# BEFORE YOU START A NEW BUILD THREAD  - PLEASE MAKE SURE YOU READ THIS...



## Tatty_One (Mar 20, 2019)

Some of this info has been taken from other stickies and threads..... yes because I am lazy!

*Before you start your own exciting new build thread, please think about*...…………………

Consider what you will be using this system for - if its for everyday home use, such as searching the internet or doing word processing, you wont need a top of the line graphics card, you can suffice on integrated. If you plan on using programs such as photoshop and video editors often, you'll be wanting higher amounts of RAM, a more powerful processor and possibly a mid level GFX card. Just consider this before purchasing parts!

Right, first things first, before you even consider looking up all those expensive CPU's & GPU's

1. Your budget. Try and set yourself a maximum budget and stick to it, or else you could find yourself buying things that cause you to scrimp out on other, possibly more important items later on. e.g you spend an extra 20 - 30 on a graphics card, then end up having to cut 30 or so on a cheaper quality PSU...…. DONT RISK IT! Some items you might get away with, *that is where the advice here will help*.

2. Do as much research as you possibly can in advance of posting here - research until your keyboard works no longer if you must.

3. Price search - you'll never begin to imagine the bargains you'll find if you hunt about, and everyone wants to save some penny's. Just think, if you find the RAM you were after cheaper, you can put that towards a better CPU or something.  Just don't go buying cheaper quality to save money, it'll cost more in the long run should something go wrong.

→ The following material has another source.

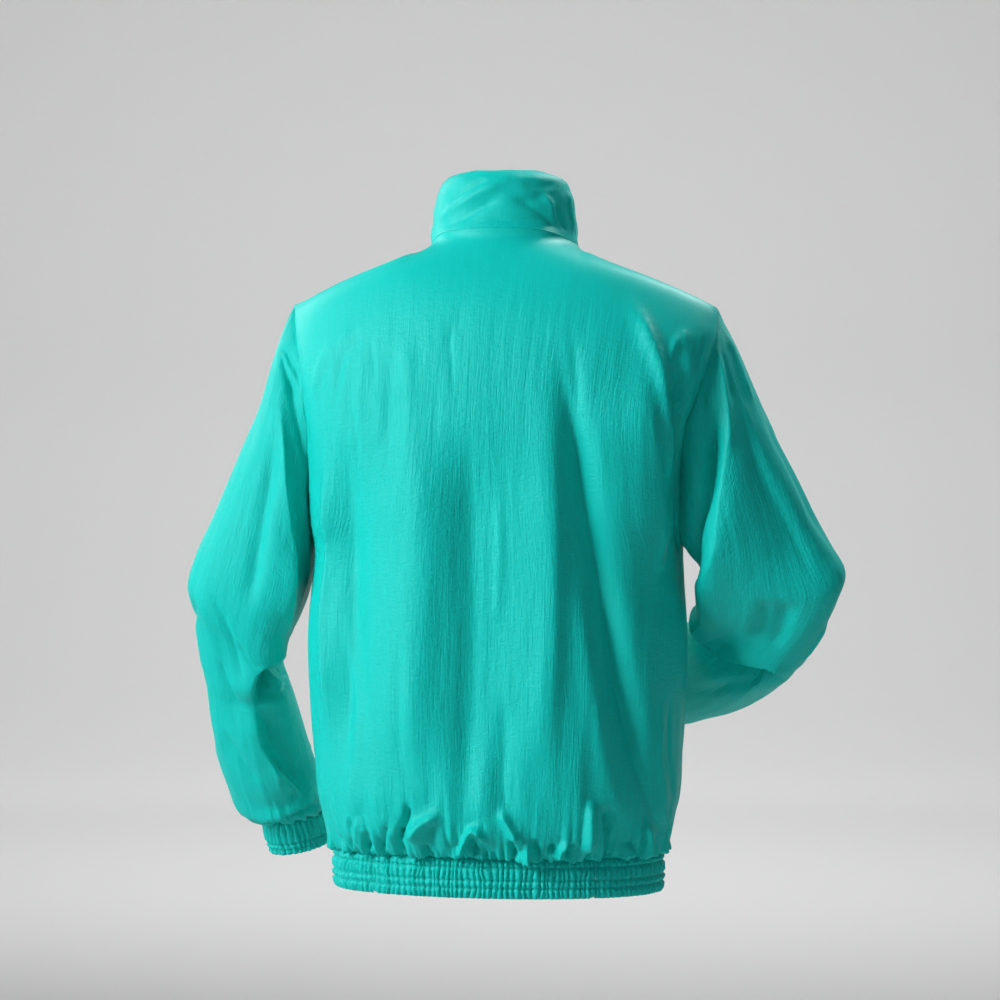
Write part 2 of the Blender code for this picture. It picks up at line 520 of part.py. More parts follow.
def hem_bands():
    """Three pieces of band: across the back, and from there round each side to the zip."""
    fine = np.linspace(0, 1, 120)
    halves = {}
    for side, sign in SIDES.items():
        back = section_line(BACK[0], side, 0.0, fine)
        front = section_line(FRONT[0], side, ZIP_HALF, fine)
        halves[side] = np.vstack([back, front[-2::-1]]) * (sign, 1, 1)
    lines = {}
    for side, half in halves.items():
        split = int(np.argmax(np.abs(half[:, 0]) > BACK_BAND_HALF))
        lines[side] = (half[:split + 1], half[split:])
    pieces = {"back": np.vstack([lines["right"][0][::-1], lines["left"][0][1:]]),
              "left": lines["left"][1], "right": lines["right"][1]}
    inset = CLOTH + BAND_INSET
    for seed, (name, line) in enumerate(pieces.items(), start=20):
        pleats = BACK_BAND_PLEATS if name == "back" else SIDE_BAND_PLEATS
        flat = line * (1, 1, 0)
        out = unit(np.cross(np.gradient(flat, axis=0), (0, 0, 1)))
        out *= np.sign((out * (flat - (0, 0.03, 0))).sum())
        length = np.linalg.norm(np.diff(line, axis=0), axis=1).sum()
        end = SEAM_SHIFT / length
        path = spaced(line - out * inset, np.linspace(end, 1 - end, 2 * pleats + 1))
        path[:, 2] = HEM_Z - SEAM_GAP - BAND_HEIGHT
        columns = len(path)
        way_out = unit(np.cross(np.gradient(path, axis=0), (0, 0, 1)))
        way_out *= np.sign((way_out * (path - (0, 0.03, 0))).sum())
        wave = np.where(np.arange(columns) % 2, 1.0, 0.0)
        wave *= np.random.default_rng(seed).uniform(0.75, 1.1, columns)
        outer = []
        for share, proud in ((0, 0.7), (0.45, 1.0), (1, 0.75)):
            swell = CLOTH + PLEAT * proud * wave + BAND_BULGE * 4 * share * (1 - share)
            outer.append(path + way_out * swell[:, None] + np.array((0, 0, share * BAND_HEIGHT)))
        wall("hem_band_" + name, np.array(outer), np.array([path, path + (0, 0, BAND_HEIGHT)]))


def cuffs():
    """An elastic cuff on the end of each sleeve, in line with it."""
    for seed, (side, sign) in enumerate(SIDES.items(), start=30):
        last = SLEEVE[side][-1]
        out_point = np.array(last[0:3]) * (sign, 1, 1)
        in_point = np.array(last[3:6]) * (sign, 1, 1)
        middle, across = (out_point + in_point) / 2, (out_point - in_point) / 2
        way = np.array(CUFF_WAY[side]) * (sign, 1, 1)
        depth = unit(np.cross(across, way)) * sign
        way = unit(np.cross(depth, across)) * sign
        turn = np.linspace(0, 2 * np.pi, 2 * CUFF_PLEATS, endpoint=False)
        wave = np.where(np.arange(2 * CUFF_PLEATS) % 2, 1.0, 0.0)
        wave *= np.random.default_rng(seed).uniform(0.75, 1.1, 2 * CUFF_PLEATS)
        inset = CLOTH + CUFF_INSET
        deep = np.where(np.sin(turn) > 0, last.back, last.front) - inset
        plain = (np.outer(np.cos(turn), unit(across) * (np.linalg.norm(across) - inset))
                 + np.outer(np.sin(turn) * deep, depth))
        start = middle + way * (SEAM_GAP + 0.0001)
        inner = np.array([start + plain, start + plain + way * CUFF_HEIGHT])
        outer = []
        for share, proud in ((0, 0.75), (0.5, 1.0), (1, 0.7)):
            swell = CLOTH + PLEAT * proud * wave + CUFF_BULGE * 4 * share * (1 - share)
            outer.append(start + plain + unit(plain) * swell[:, None] + way * (share * CUFF_HEIGHT))
        wall("cuff_" + side, np.array(outer), inner, closed=True)


# ---------------------------------------------------------------- zip

def zip_line(panels, side, away):
    """A line up the front beside the zip, this far from its middle and on the cloth's outer face."""
    front, collar = panels["front_" + side].grid, panels["collar"].grid
    edge, next_in = (collar[:, -1], collar[:, -2]) if side == "left" else (collar[:, 0], collar[:, 1])
    edge = np.vstack([front[:1, 0] - (0, 0, BAND_HEIGHT), front[:, 0], edge[1:]])
    next_in = np.vstack([front[:1, 1] - (0, 0, BAND_HEIGHT), front[:, 1], next_in[1:]])
    return edge + unit(next_in - edge) * (away - ZIP_HALF)


def zip_parts(panels):
    """The tapes behind the fronts' edges, and the chain of teeth in the slot between them."""
    middle = zip_line(panels, "left", ZIP_HALF) * (0, 1, 1)
    slope = unit(np.gradient(middle, axis=0))
    behind = np.stack([0 * slope[:, 0], slope[:, 2], -slope[:, 1]], axis=1)
    depth = np.full((len(middle), 1), ZIP_DEPTH)
    depth[:2] += BAND_INSET
    for side in SIDES:
        face = np.stack([zip_line(panels, side, away) + behind * depth
                         for away in (CHAIN_HALF + TAPE_CLEAR, CHAIN_HALF + TAPE_WIDTH)], axis=1)
        rear = face + behind[:, None] * TAPE_WALL
        wall("zip_tape_" + side, face, rear, colour=ZIP_TEAL, roughness=0.7)
    face = np.stack([middle + behind * (depth - CHAIN_PROUD) + (x, 0, 0)
                     for x in (-CHAIN_HALF, CHAIN_HALF)], axis=1)
    wall("zip_chain", face, face + behind[:, None] * CHAIN_WALL, colour=ZIP_TEAL, roughness=0.5)
    return middle, behind


def block(name, size, centre, collection):
    """A plain block round this centre."""
    mesh = bpy.data.meshes.new(name)
    edit = bmesh.new()
    bmesh.ops.create_cube(edit, size=1)
    bmesh.ops.scale(edit, vec=size, verts=edit.verts)
    bmesh.ops.translate(edit, vec=centre, verts=edit.verts)
    edit.to_mesh(mesh)
    edit.free()
    solid = bpy.data.objects.new(name, mesh)
    collection.objects.link(solid)
    return solid


def combine(solid, tool, operation):
    tool.hide_render = True
    tool.display_type = "WIRE"
    boolean = solid.modifiers.new(operation.lower(), "BOOLEAN")
    boolean.operation = operation
    boolean.object = tool


def crown_mesh(face_y):
    """The wire bow that stands on the slider's face."""
    curve = bpy.data.curves.new("crown", "CURVE")
    curve.dimensions = "3D"
    curve.bevel_depth = CROWN_WIRE
    curve.bevel_resolution = 1
    curve.use_fill_caps = True
    bow = curve.splines.new("POLY")
    turns = np.linspace(0, np.pi, 9)
    bow.points.add(len(turns) - 1)
    for point, turn in zip(bow.points, turns):
        point.co = (0, face_y + 0.0004 - (CROWN_RISE + 0.0004) * np.sin(turn), CROWN_HALF * np.cos(turn), 1)
    wire = bpy.data.objects.new("crown_wire", curve)
    cutters.objects.link(wire)
    mesh = bpy.data.meshes.new_from_object(wire.evaluated_get(bpy.context.evaluated_depsgraph_get()))
    bpy.data.objects.remove(wire, do_unlink=True)
    edit = bmesh.new()
    edit.from_mesh(mesh)
    bmesh.ops.remove_doubles(edit, verts=edit.verts, dist=1e-6)
    bmesh.ops.recalc_face_normals(edit, faces=edit.faces)
    edit.to_mesh(mesh)
    edit.free()
    return mesh


def slider_and_pull(middle, behind):
    """The slider at the top of the closed zip, and the pull that turns on the bar under its crown."""
    heights = np.concatenate([[0], np.cumsum(np.linalg.norm(np.diff(middle, axis=0), axis=1))])
    place = [np.interp(heights[-1] - SLIDER_BELOW_TOP, heights, middle[:, k]) for k in range(3)]
    inward = [np.interp(heights[-1] - SLIDER_BELOW_TOP, heights, behind[:, k]) for k in range(3)]
    tilt = np.arctan2(inward[2], inward[1])
    back_y = ZIP_DEPTH - CHAIN_PROUD - SEAM_GAP
    face_y = back_y - SLIDER[1]
    slider = block("zip_slider", SLIDER, (0, back_y - SLIDER[1] / 2, 0), jacket)
    crown = bpy.data.objects.new("crown", crown_mesh(face_y))
    cutters.objects.link(crown)
    combine(slider, crown, "UNION")
    axis_y = face_y - PULL_AXIS
    pull = block("zip_pull", PULL, (0, 0, PULL_BAR - PULL[2] / 2), jacket)
    hole_size = (PULL_HOLE[0], 2 * PULL[1], PULL_HOLE[1])
    hole = block("pull_hole", hole_size, (0, 0, -PULL_BAR - PULL_HOLE[1] / 2), cutters)
    combine(pull, hole, "DIFFERENCE")
    for thing, local_y in ((slider, 0), (crown, 0), (pull, axis_y), (hole, axis_y)):
        thing.location = np.array(place) + local_y * np.array((0, np.cos(tilt), np.sin(tilt)))
        thing.rotation_euler = (tilt, 0, 0)
    for thing in (slider, pull):
        thing.data.materials.append(plain_material(thing.name, METAL_GREY, 0.35, 1.0))


panels = lay_panels()
sew(panels)
hem_bands()
cuffs()
slider_and_pull(*zip_parts(panels))
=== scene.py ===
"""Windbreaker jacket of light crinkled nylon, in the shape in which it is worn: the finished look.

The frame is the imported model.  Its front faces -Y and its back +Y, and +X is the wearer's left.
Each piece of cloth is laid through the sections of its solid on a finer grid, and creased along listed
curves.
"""

from collections import namedtuple

import bpy
import numpy as np
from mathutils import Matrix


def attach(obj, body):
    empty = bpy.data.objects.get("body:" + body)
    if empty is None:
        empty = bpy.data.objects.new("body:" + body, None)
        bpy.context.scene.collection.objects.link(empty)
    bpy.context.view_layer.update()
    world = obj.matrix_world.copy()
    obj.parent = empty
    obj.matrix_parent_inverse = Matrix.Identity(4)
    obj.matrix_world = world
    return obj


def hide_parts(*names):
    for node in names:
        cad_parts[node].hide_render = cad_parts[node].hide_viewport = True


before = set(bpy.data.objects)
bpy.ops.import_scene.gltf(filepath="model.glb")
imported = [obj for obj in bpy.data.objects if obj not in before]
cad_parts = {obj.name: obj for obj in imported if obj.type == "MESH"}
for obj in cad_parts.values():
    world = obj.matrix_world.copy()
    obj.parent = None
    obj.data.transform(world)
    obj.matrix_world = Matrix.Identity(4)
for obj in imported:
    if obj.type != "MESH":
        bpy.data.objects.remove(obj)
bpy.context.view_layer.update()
bpy.ops.object.select_all(action="DESELECT")


# ---------------------------------------------------------------- body: back and two fronts
# The back is one panel with no yoke, and each front is one panel from the neck to the hem band.
# They are cut from thin crinkled nylon, and sewn together at the shoulders and down the sides.

HEM_Z = -0.670
BAND_HEIGHT = 0.041
BAND_INSET = 0.0035       # from the panels' lower edges in to the band
NECK_SIDE = (0.081, 0.000, -0.0095)
NAPE = (0.0, 0.062, 0.0)
PIT = (0.0, -0.080, -0.075)          # of the neck, at the front
ZIP_HALF = 0.0045         # from the middle to each front's edge
NECK_SHARE = 0.36         # share of a half panel's width that runs up to the neck
NYLON = 0.0007            # the cloth with its folds
PUFF = 0.0010             # how far the cloth stands out beside a seam
TURQUOISE = (0.0005, 0.600, 0.540)
FINE_STEPS = 600          # points on a line before it is spaced out
SHOULDER_RUN = 16         # columns over which the neck's edge turns into the shoulder's
SIDE_MELD = 1 / 14        # share of a panel's width that is drawn to its side seam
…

Items you may be considering:

*CPU *(Usage?  Gaming, Productivity, Video editing, modelling etc)
*Motherboard* (do you need an overclockable model?, what connectivity and ports do you need?  Is it compatible? Is it the right size for the case?  Are you using it's onboard sound? etc)
*Graphics Card* (if gaming, will it play the games you want at the resolution & FPS your monitor and you need?)
*RAM* (New builds will almost always require DDR4.....Minimum of 8GB, recommended 16GB, high intensity productivity, encoding etc possibly more)
*SSD's/HDD*'s (Size? - Speeds? Reliability, connectivity etc)
*Case* (Size, airflow, watercooling, racks, colour, windowed etc)
*PSU *(Don't skimp, especially when overclocking, this is integral to the functionality of your build, consider size for SFF builds, output obviously, modular etc)
*Monitor* (Size, resolution, refresh rate, connectivity, if gaming these things need to be matched with graphics card)
*Operating System *(factors such as Windows edition etc)
*Peripherals *(Mice, keyboard, soundcard, speakers etc)
*Cooling *(CPU, GPU, Case etc, Water/air, overclocking?)

This list is not exhaustive by any means but you get the idea.

So, when you do feel ready to step inside here, you need to have some idea of both what you want and therefore what you are already considering, MUST HAVE's for the community to help you quickly & easily are:

BUDGET (and country you are buying them in)
PURPOSE OF THE BUILD
ITEMS YOU NEED/ALREADY HAVE
OVERCLOCK OR NOT?

*If you are not at the point where you know these 4 things then you probably are not ready to start in here just yet.*


----------